I connected the two primary coils in series with a 500 Ohm resistor and the
signal generator. I put my good Tek 2246 across the resistor. The coils are
spaced around 9 feet from eachother.
Tuning is from the bottom up with Cp. I'll send you an attachment if you
wanna
see the circuit. I spent several daze trying to dip the circuit with a RMS
digital mA
meter in place of the resistor and scope. I finally read the fine print for
the meter to discover that
the darn meter poops out at 100 kc. This was causing all sorts of spastic
parasites
and artifacts in the measurements. I also had the sig gen in parallel until I
began
to suspect that I might be loading down the generator excessively. Learning
slowly.
I tuned the coils by clipping the leads from Cp onto the coil, using the same
spot on each coil. I then adjusted the sig gen to find the arbitrary F res.
If too high,
I added Lp, and if too low, I removed turns. I kept twiddling until I zeroed
in on
the exact spot where F res for the primaries is 151 kc = F res for the each
secondary with its topload.
Can you find anything in all this where I am still screwing up something?
You were certainly correct when you said that tuning a twin coil is the most
gul durn
cantankerous thing ever. I thot it would be simple. Now I gotta put the beast
back together and fire it up for the 100 inch sparks.
Q:
What's happening here?
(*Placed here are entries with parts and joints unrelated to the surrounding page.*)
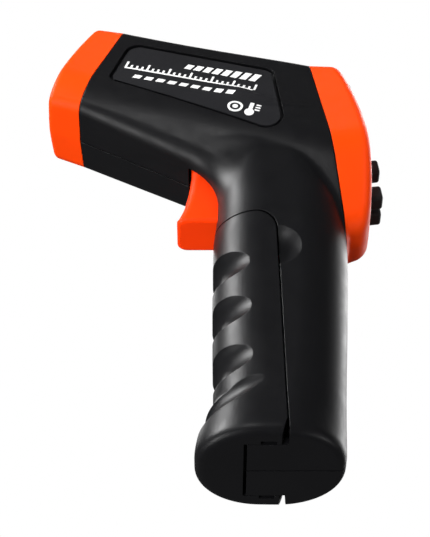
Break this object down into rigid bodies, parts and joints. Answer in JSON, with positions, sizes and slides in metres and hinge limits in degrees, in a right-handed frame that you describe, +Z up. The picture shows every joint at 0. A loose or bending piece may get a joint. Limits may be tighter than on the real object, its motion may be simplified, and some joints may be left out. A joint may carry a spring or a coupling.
{
  "type": "infrared thermometer",
  "caption": "Pistol-grip non-contact infrared thermometer with a lens hood, trigger, battery door, display window and keys.",
  "frame": {"origin": "centre of the grip's flat base", "axes": "+X forward to the lens hood, +Y to the instrument's left, +Z up the grip"},
  "size_m": [0.1078, 0.043, 0.1673],
  "materials": {
    "body_black": "satin",
    "accent_orange": "satin",
    "trigger_orange": "satin",
    "key_rubber": "matte",
    "barrel_black": "matte",
    "lens_poly": "satin",
    "metal_steel": "brushed",
    "metal_chrome": "polished",
    "metal_brass": "satin",
    "board_green": "gloss",
    "chip_black": "matte",
    "window_clear": "gloss",
    "lcd_glass": "gloss",
    "white_plastic": "satin",
    "label_print": "satin",
    "battery_case": "satin",
    "foam_grey": "matte",
    "wire_red": "gloss",
    "wire_black": "gloss"
  },
  "bodies": {
    "handset": {"housing_left": "body_black", "housing_right": "body_black", "nose_bezel": "accent_orange", "rear_bezel": "accent_orange", "label_left": "label_print", "label_right": "label_print", "lens_barrel": "barrel_black", "optics_holder": "barrel_black", "fresnel_lens": "lens_poly", "lens_retainer": "barrel_black", "thermopile": "metal_chrome", "sensor_board": "board_green", "laser_module": "metal_brass", "laser_window": "window_clear", "display_window": "window_clear", "display_board": "board_green", "lcd_panel": "lcd_glass", "backlight_panel": "white_plastic", "lcd_frame": "white_plastic", "key_switches": "metal_steel", "board_chips": "chip_black", "buzzer": "chip_black", "trigger_pin": "metal_steel", "trigger_spring": "metal_steel", "trigger_switch": "chip_black", "battery": "battery_case", "battery_terminals": "metal_steel", "battery_snap": "chip_black", "battery_foam": "foam_grey", "battery_lead_red": "wire_red", "battery_lead_black": "wire_black", "sensor_cable": "wire_black", "housing_screws": "metal_steel", "board_screws": "metal_steel"},
    "trigger_body": {"trigger": "trigger_orange"},
    "plunger_body": {"switch_plunger": "white_plastic"},
    "door_body": {"battery_door": "body_black"},
    "key_top_body": {"key_top": "key_rubber"},
    "key_left_body": {"key_left": "key_rubber"},
    "key_right_body": {"key_right": "key_rubber"}
  },
  "joints": [
    {"name": "trigger_pull", "type": "hinge", "parent": "handset", "child": "trigger_body", "pos_m": [0.0205, 0, 0.1105], "axis": [0, 1, 0], "range_deg": [0, 9], "stiffness_Nm_per_rad": 0.35, "springref_deg": -2.86},
    {"name": "plunger_slide", "type": "slide", "parent": "handset", "child": "plunger_body", "axis": [-1, 0, 0], "range_m": [0, 0.003]},
    {"name": "door_hinge", "type": "hinge", "parent": "handset", "child": "door_body", "pos_m": [0.0007, 0, 0.0044], "axis": [0, 1, 0], "range_deg": [0, 90]},
    {"name": "key_top_press", "type": "slide", "parent": "handset", "child": "key_top_body", "axis": [0.9914, 0, -0.1305], "range_m": [0, 0.0008], "stiffness_N_per_m": 600, "springref_m": -0.0003},
    {"name": "key_left_press", "type": "slide", "parent": "handset", "child": "key_left_body", "axis": [0.9914, 0, -0.1305], "range_m": [0, 0.0008], "stiffness_N_per_m": 600, "springref_m": -0.0003},
    {"name": "key_right_press", "type": "slide", "parent": "handset", "child": "key_right_body", "axis": [0.9914, 0, -0.1305], "range_m": [0, 0.0008], "stiffness_N_per_m": 600, "springref_m": -0.0003}
  ],
  "couplings": [
    {"joint": "plunger_slide", "follows": "trigger_pull", "m_per_rad": 0.0153}
  ]
}
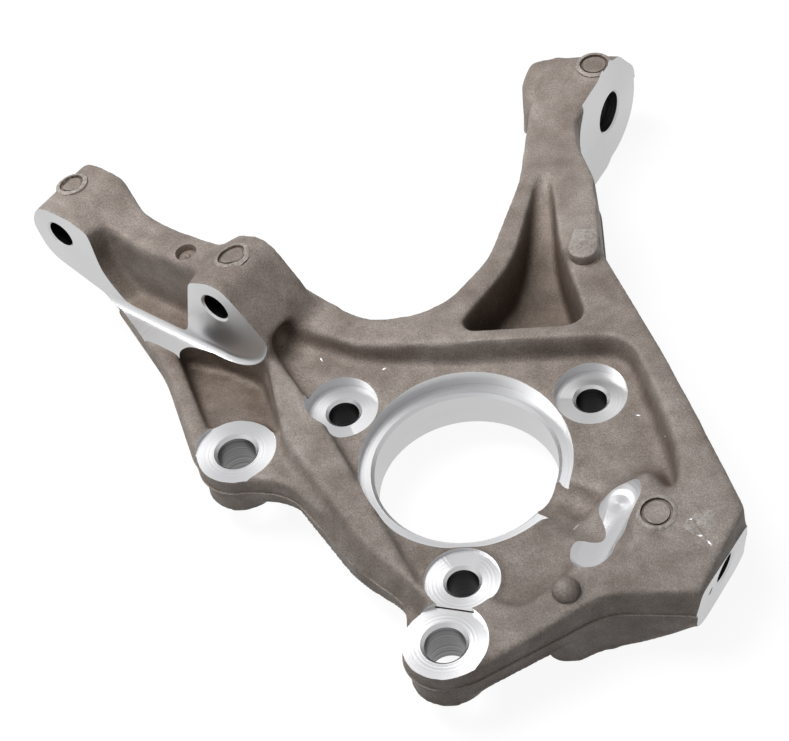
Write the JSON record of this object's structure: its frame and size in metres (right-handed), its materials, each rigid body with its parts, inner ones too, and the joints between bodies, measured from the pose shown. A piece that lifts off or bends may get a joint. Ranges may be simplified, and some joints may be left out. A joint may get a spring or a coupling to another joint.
{
  "type": "steering knuckle",
  "caption": "Cast aluminium steering knuckle with a pocketed plate round the bearing bore, a tall upper link arm and a pair of steering arm ears.",
  "frame": {"origin": "bearing bore's axis, in the plane of the machined ring round its inboard rim", "axes": "+Z inboard along the bore, away from the hub; +Y towards the upper link arm; +X completes the right hand set"},
  "size_m": [0.3439, 0.3939, 0.0912],
  "materials": {
    "cast_aluminium": "shot blasted as cast",
    "machined_aluminium": "turned or milled, bright"
  },
  "bodies": {
    "root": {"steering_knuckle": "cast_aluminium"}
  },
  "joints": []
}
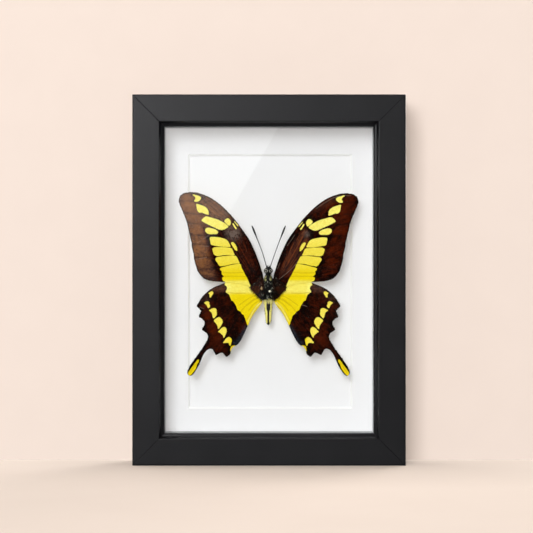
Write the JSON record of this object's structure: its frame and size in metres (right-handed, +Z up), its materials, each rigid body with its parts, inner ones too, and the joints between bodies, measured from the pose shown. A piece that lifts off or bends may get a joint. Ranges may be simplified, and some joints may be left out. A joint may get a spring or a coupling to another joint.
{
  "type": "framed butterfly specimen",
  "caption": "Swallowtail butterfly pinned with spread wings behind glass, in a black shadow-box frame with a white mat, that stands on its lower rail or hangs on a wall.",
  "frame": {"origin": "middle of the frame's footprint, on the surface it stands on", "axes": "+Z up along the frame's height, the glass faces -Y and the hanger is on the +Y side"},
  "size_m": [0.14, 0.032, 0.19],
  "materials": {
    "black_painted_wood": "black paint, satin",
    "float_glass": "clear float glass",
    "white_foam_board": "white paper-faced foam, matt",
    "white_mat_board": "white cardboard, matt",
    "brown_hardboard": "bare pressed wood fibre",
    "zinc_plated_steel": "bright zinc plating",
    "pin_steel": "black enamelled steel shaft with a small cream nylon head",
    "dark_chitin": "black chitin, partly haired",
    "wing_scales": "matt wing scales, dark brown with yellow bands and spots"
  },
  "bodies": {
    "root": {"rail_bottom": "black_painted_wood", "rail_left": "black_painted_wood", "rail_right": "black_painted_wood", "rail_top": "black_painted_wood", "glass": "float_glass", "spacer_bottom": "white_foam_board", "spacer_left": "white_foam_board", "spacer_right": "white_foam_board", "spacer_top": "white_foam_board", "mounting_board": "white_foam_board", "mat": "white_mat_board", "backing_board": "brown_hardboard", "tab_bottom": "zinc_plated_steel", "tab_left_high": "zinc_plated_steel", "tab_left_low": "zinc_plated_steel", "tab_right_high": "zinc_plated_steel", "tab_right_low": "zinc_plated_steel", "tab_top": "zinc_plated_steel", "hanger": "zinc_plated_steel", "rivet_left": "zinc_plated_steel", "rivet_right": "zinc_plated_steel", "insect_pin": "pin_steel", "butterfly_body": "dark_chitin", "antenna_left": "dark_chitin", "antenna_right": "dark_chitin", "forewing_left": "wing_scales", "forewing_right": "wing_scales", "hindwing_left": "wing_scales", "hindwing_right": "wing_scales"}
  },
  "joints": []
}
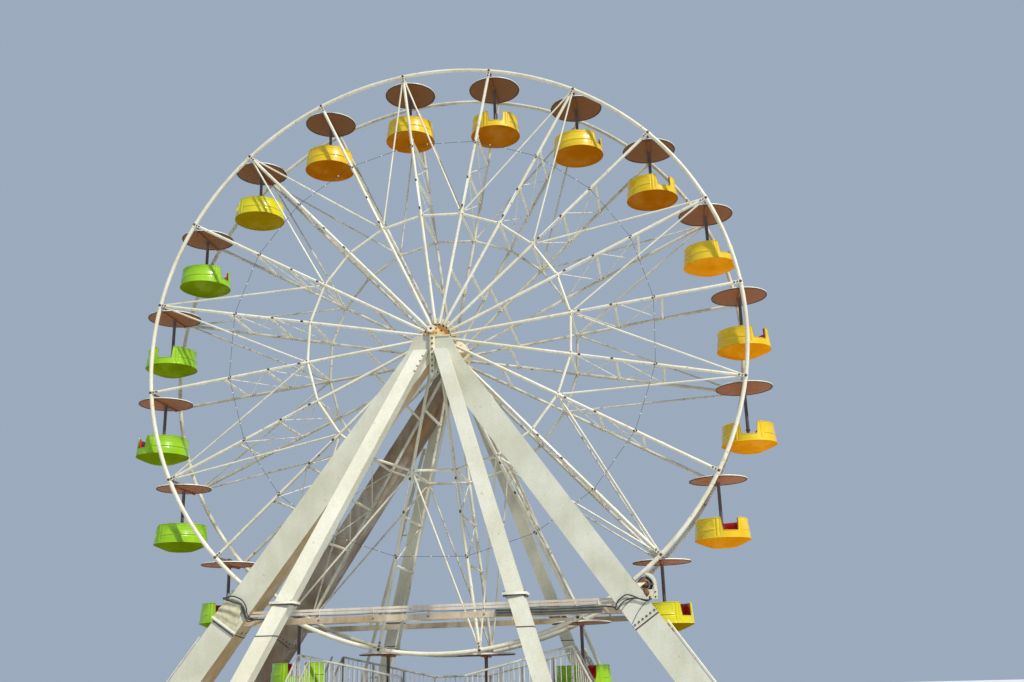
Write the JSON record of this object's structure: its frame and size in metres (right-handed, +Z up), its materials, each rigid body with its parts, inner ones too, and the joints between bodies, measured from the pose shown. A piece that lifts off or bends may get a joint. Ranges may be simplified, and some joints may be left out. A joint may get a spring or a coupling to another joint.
{
  "type": "ferris wheel",
  "caption": "Fairground ferris wheel with open round gondolas under disc canopies, two raked A-frame legs at each end of the axle, loading decks and a friction drive at the rim.",
  "frame": {"origin": "on the ground, at the middle of the footprint of the eight legs", "axes": "+Z up, +Y along the wheel's axle from the front to the rear, +X to the right seen from the front"},
  "size_m": [18.4346, 13.265, 19.2698],
  "materials": {
    "cream_paint": "satin",
    "rusty_orange_paint": "matte",
    "dark_steel": "satin",
    "rubber": "matte",
    "deck_paint": "matte",
    "terracotta": "matte",
    "yellow_moulding": "gloss",
    "lime_moulding": "gloss"
  },
  "bodies": {
    "tower": {"front_left_main_leg": "cream_paint", "front_left_raker": "cream_paint", "front_right_main_leg": "cream_paint", "front_right_raker": "cream_paint", "rear_left_main_leg": "cream_paint", "rear_left_raker": "cream_paint", "rear_right_main_leg": "cream_paint", "rear_right_raker": "cream_paint", "front_bearing": "dark_steel", "rear_bearing": "dark_steel", "front_tie_beam": "cream_paint", "rear_tie_beam": "cream_paint", "front_loading_deck": "deck_paint", "rear_loading_deck": "deck_paint", "drive_bracket": "cream_paint"},
    "wheel": {"wheel_front_side": "cream_paint", "wheel_rear_side": "cream_paint", "hub_and_axle": "rusty_orange_paint"},
    "gondola_01": {"gondola_01_canopy": "terracotta", "gondola_01_tub": "lime_moulding"},
    "gondola_02": {"gondola_02_canopy": "terracotta", "gondola_02_tub": "yellow_moulding"},
    "gondola_03": {"gondola_03_canopy": "terracotta", "gondola_03_tub": "yellow_moulding"},
    "gondola_04": {"gondola_04_canopy": "terracotta", "gondola_04_tub": "yellow_moulding"},
    "gondola_05": {"gondola_05_canopy": "terracotta", "gondola_05_tub": "yellow_moulding"},
    "gondola_06": {"gondola_06_canopy": "terracotta", "gondola_06_tub": "yellow_moulding"},
    "gondola_07": {"gondola_07_canopy": "terracotta", "gondola_07_tub": "yellow_moulding"},
    "gondola_08": {"gondola_08_canopy": "terracotta", "gondola_08_tub": "yellow_moulding"},
    "gondola_09": {"gondola_09_canopy": "terracotta", "gondola_09_tub": "yellow_moulding"},
    "gondola_10": {"gondola_10_canopy": "terracotta", "gondola_10_tub": "yellow_moulding"},
    "gondola_11": {"gondola_11_canopy": "terracotta", "gondola_11_tub": "yellow_moulding"},
    "gondola_12": {"gondola_12_canopy": "terracotta", "gondola_12_tub": "yellow_moulding"},
    "gondola_13": {"gondola_13_canopy": "terracotta", "gondola_13_tub": "lime_moulding"},
    "gondola_14": {"gondola_14_canopy": "terracotta", "gondola_14_tub": "lime_moulding"},
    "gondola_15": {"gondola_15_canopy": "terracotta", "gondola_15_tub": "lime_moulding"},
    "gondola_16": {"gondola_16_canopy": "terracotta", "gondola_16_tub": "lime_moulding"},
    "gondola_17": {"gondola_17_canopy": "terracotta", "gondola_17_tub": "lime_moulding"},
    "gondola_18": {"gondola_18_canopy": "terracotta", "gondola_18_tub": "lime_moulding"},
    "gondola_19": {"gondola_19_canopy": "terracotta", "gondola_19_tub": "lime_moulding"},
    "gondola_20": {"gondola_20_canopy": "terracotta", "gondola_20_tub": "lime_moulding"},
    "drive_roller": {"drive_roller": "rubber"}
  },
  "joints": [
    {"name": "wheel_spin", "type": "hinge", "parent": "tower", "child": "wheel", "pos_m": [0, 0.84, 10.71], "axis": [0, 1, 0], "continuous": true},
    {"name": "gondola_01_level", "type": "hinge", "parent": "wheel", "child": "gondola_01", "pos_m": [-7.42345, 0.84, 14.85033], "axis": [0, 1, 0], "continuous": true},
    {"name": "gondola_02_level", "type": "hinge", "parent": "wheel", "child": "gondola_02", "pos_m": [-5.78069, 0.84, 16.94166], "axis": [0, 1, 0], "continuous": true},
    {"name": "gondola_03_level", "type": "hinge", "parent": "wheel", "child": "gondola_03", "pos_m": [-3.57207, 0.84, 18.42299], "axis": [0, 1, 0], "continuous": true},
    {"name": "gondola_04_level", "type": "hinge", "parent": "wheel", "child": "gondola_04", "pos_m": [-1.0138, 0.84, 19.14933], "axis": [0, 1, 0], "continuous": true},
    {"name": "gondola_05_level", "type": "hinge", "parent": "wheel", "child": "gondola_05", "pos_m": [1.64372, 0.84, 19.04956], "axis": [0, 1, 0], "continuous": true},
    {"name": "gondola_06_level", "type": "hinge", "parent": "wheel", "child": "gondola_06", "pos_m": [4.14033, 0.84, 18.13345], "axis": [0, 1, 0], "continuous": true},
    {"name": "gondola_07_level", "type": "hinge", "parent": "wheel", "child": "gondola_07", "pos_m": [6.23166, 0.84, 16.49069], "axis": [0, 1, 0], "continuous": true},
    {"name": "gondola_08_level", "type": "hinge", "parent": "wheel", "child": "gondola_08", "pos_m": [7.71299, 0.84, 14.28208], "axis": [0, 1, 0], "continuous": true},
    {"name": "gondola_09_level", "type": "hinge", "parent": "wheel", "child": "gondola_09", "pos_m": [8.43933, 0.84, 11.7238], "axis": [0, 1, 0], "continuous": true},
    {"name": "gondola_10_level", "type": "hinge", "parent": "wheel", "child": "gondola_10", "pos_m": [8.33956, 0.84, 9.06629], "axis": [0, 1, 0], "continuous": true},
    {"name": "gondola_11_level", "type": "hinge", "parent": "wheel", "child": "gondola_11", "pos_m": [7.42345, 0.84, 6.56967], "axis": [0, 1, 0], "continuous": true},
    {"name": "gondola_12_level", "type": "hinge", "parent": "wheel", "child": "gondola_12", "pos_m": [5.78069, 0.84, 4.47834], "axis": [0, 1, 0], "continuous": true},
    {"name": "gondola_13_level", "type": "hinge", "parent": "wheel", "child": "gondola_13", "pos_m": [3.57207, 0.84, 2.99701], "axis": [0, 1, 0], "continuous": true},
    {"name": "gondola_14_level", "type": "hinge", "parent": "wheel", "child": "gondola_14", "pos_m": [1.0138, 0.84, 2.27068], "axis": [0, 1, 0], "continuous": true},
    {"name": "gondola_15_level", "type": "hinge", "parent": "wheel", "child": "gondola_15", "pos_m": [-1.64372, 0.84, 2.37044], "axis": [0, 1, 0], "continuous": true},
    {"name": "gondola_16_level", "type": "hinge", "parent": "wheel", "child": "gondola_16", "pos_m": [-4.14033, 0.84, 3.28655], "axis": [0, 1, 0], "continuous": true},
    {"name": "gondola_17_level", "type": "hinge", "parent": "wheel", "child": "gondola_17", "pos_m": [-6.23166, 0.84, 4.92931], "axis": [0, 1, 0], "continuous": true},
    {"name": "gondola_18_level", "type": "hinge", "parent": "wheel", "child": "gondola_18", "pos_m": [-7.71299, 0.84, 7.13793], "axis": [0, 1, 0], "continuous": true},
    {"name": "gondola_19_level", "type": "hinge", "parent": "wheel", "child": "gondola_19", "pos_m": [-8.43933, 0.84, 9.6962], "axis": [0, 1, 0], "continuous": true},
    {"name": "gondola_20_level", "type": "hinge", "parent": "wheel", "child": "gondola_20", "pos_m": [-8.33956, 0.84, 12.35371], "axis": [0, 1, 0], "continuous": true},
    {"name": "roller_spin", "type": "hinge", "parent": "tower", "child": "drive_roller", "pos_m": [5.32718, -0.127, 3.74233], "axis": [0, 1, 0], "continuous": true}
  ],
  "couplings": [
    {"joint": "gondola_01_level", "follows": "wheel_spin", "ratio": -1},
    {"joint": "gondola_02_level", "follows": "wheel_spin", "ratio": -1},
    {"joint": "gondola_03_level", "follows": "wheel_spin", "ratio": -1},
    {"joint": "gondola_04_level", "follows": "wheel_spin", "ratio": -1},
    {"joint": "gondola_05_level", "follows": "wheel_spin", "ratio": -1},
    {"joint": "gondola_06_level", "follows": "wheel_spin", "ratio": -1},
    {"joint": "gondola_07_level", "follows": "wheel_spin", "ratio": -1},
    {"joint": "gondola_08_level", "follows": "wheel_spin", "ratio": -1},
    {"joint": "gondola_09_level", "follows": "wheel_spin", "ratio": -1},
    {"joint": "gondola_10_level", "follows": "wheel_spin", "ratio": -1},
    {"joint": "gondola_11_level", "follows": "wheel_spin", "ratio": -1},
    {"joint": "gondola_12_level", "follows": "wheel_spin", "ratio": -1},
    {"joint": "gondola_13_level", "follows": "wheel_spin", "ratio": -1},
    {"joint": "gondola_14_level", "follows": "wheel_spin", "ratio": -1},
    {"joint": "gondola_15_level", "follows": "wheel_spin", "ratio": -1},
    {"joint": "gondola_16_level", "follows": "wheel_spin", "ratio": -1},
    {"joint": "gondola_17_level", "follows": "wheel_spin", "ratio": -1},
    {"joint": "gondola_18_level", "follows": "wheel_spin", "ratio": -1},
    {"joint": "gondola_19_level", "follows": "wheel_spin", "ratio": -1},
    {"joint": "gondola_20_level", "follows": "wheel_spin", "ratio": -1},
    {"joint": "roller_spin", "follows": "wheel_spin", "ratio": -42.829}
  ]
}
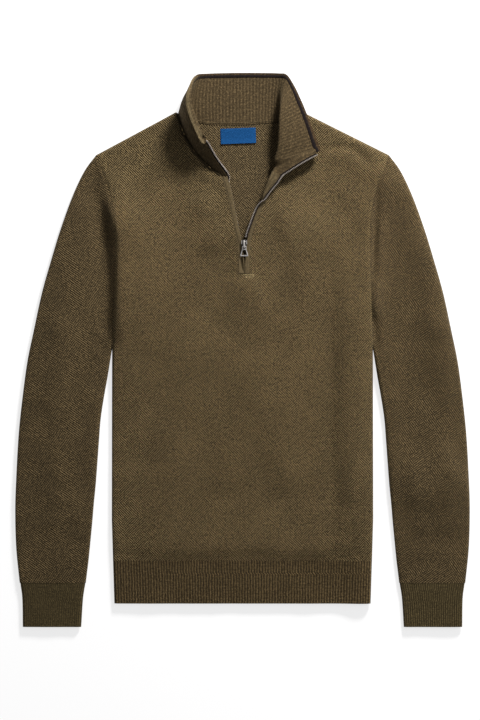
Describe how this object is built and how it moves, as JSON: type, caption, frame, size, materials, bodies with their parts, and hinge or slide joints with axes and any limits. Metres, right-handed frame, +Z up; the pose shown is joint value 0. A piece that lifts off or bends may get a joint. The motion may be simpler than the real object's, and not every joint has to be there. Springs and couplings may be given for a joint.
{
  "type": "quarter zip sweater",
  "caption": "Olive brown knitted quarter zip sweater laid flat, with a ribbed collar lying open, ribbed cuffs and hem, and a metal zip with a swinging pull tab.",
  "frame": {"origin": "middle of the footprint, on the surface that the sweater lies on", "axes": "+Z up, +Y from hem to collar, +X to the viewer's right when looking down on it"},
  "size_m": [0.646, 0.7874, 0.0508],
  "materials": {
    "knit": "diagonal bird's-eye knit",
    "sleeve_knit": "diagonal bird's-eye knit",
    "rib_knit": "rib knit",
    "collar_knit": "rib knit",
    "tipping": "plain dark stripe",
    "band_knit": "smooth knit",
    "tape": "woven tape",
    "teeth_metal": "polished teeth",
    "slider_metal": "polished",
    "label": "woven satin, blank"
  },
  "bodies": {
    "garment": {"front": "knit", "back": "knit", "sleeve_left": "sleeve_knit", "sleeve_right": "sleeve_knit", "cuff_left": "rib_knit", "cuff_right": "rib_knit", "hem_band": "rib_knit", "collar": "collar_knit", "collar_tipping": "tipping", "zip_band_left": "band_knit", "zip_band_right": "band_knit", "zip_tape_left": "tape", "zip_tape_right": "tape", "zip_chain_left": "teeth_metal", "zip_chain_right": "teeth_metal", "zip_slider": "slider_metal", "neck_label": "label"},
    "pull": {"zip_pull": "slider_metal"}
  },
  "joints": [
    {"name": "pull_swing", "type": "hinge", "parent": "garment", "child": "pull", "pos_m": [0.00241, 0.14617, 0.01445], "axis": [-1, 0, 0], "range_deg": [0, 110]}
  ]
}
F res for EACH secondary is 151 kc. I have tuned the
two primaries in series and across Cp. That's how they are connected in the
twin. But
I have tuned the two primary coils in series so the TWO of them resonate at
151 kc. Then we
are going to wrap each primary around its secondary with the two primaries in
series
and across Cp. Is each primary resonating at 75.5 kc? The primaries are far
apart and the bases of the secondaries are tied
together and grounded to the power line ground. And to make things even
funnier,
We will have to find the electrical zero point by trial and error. All very
funny, I wish I understood the joke.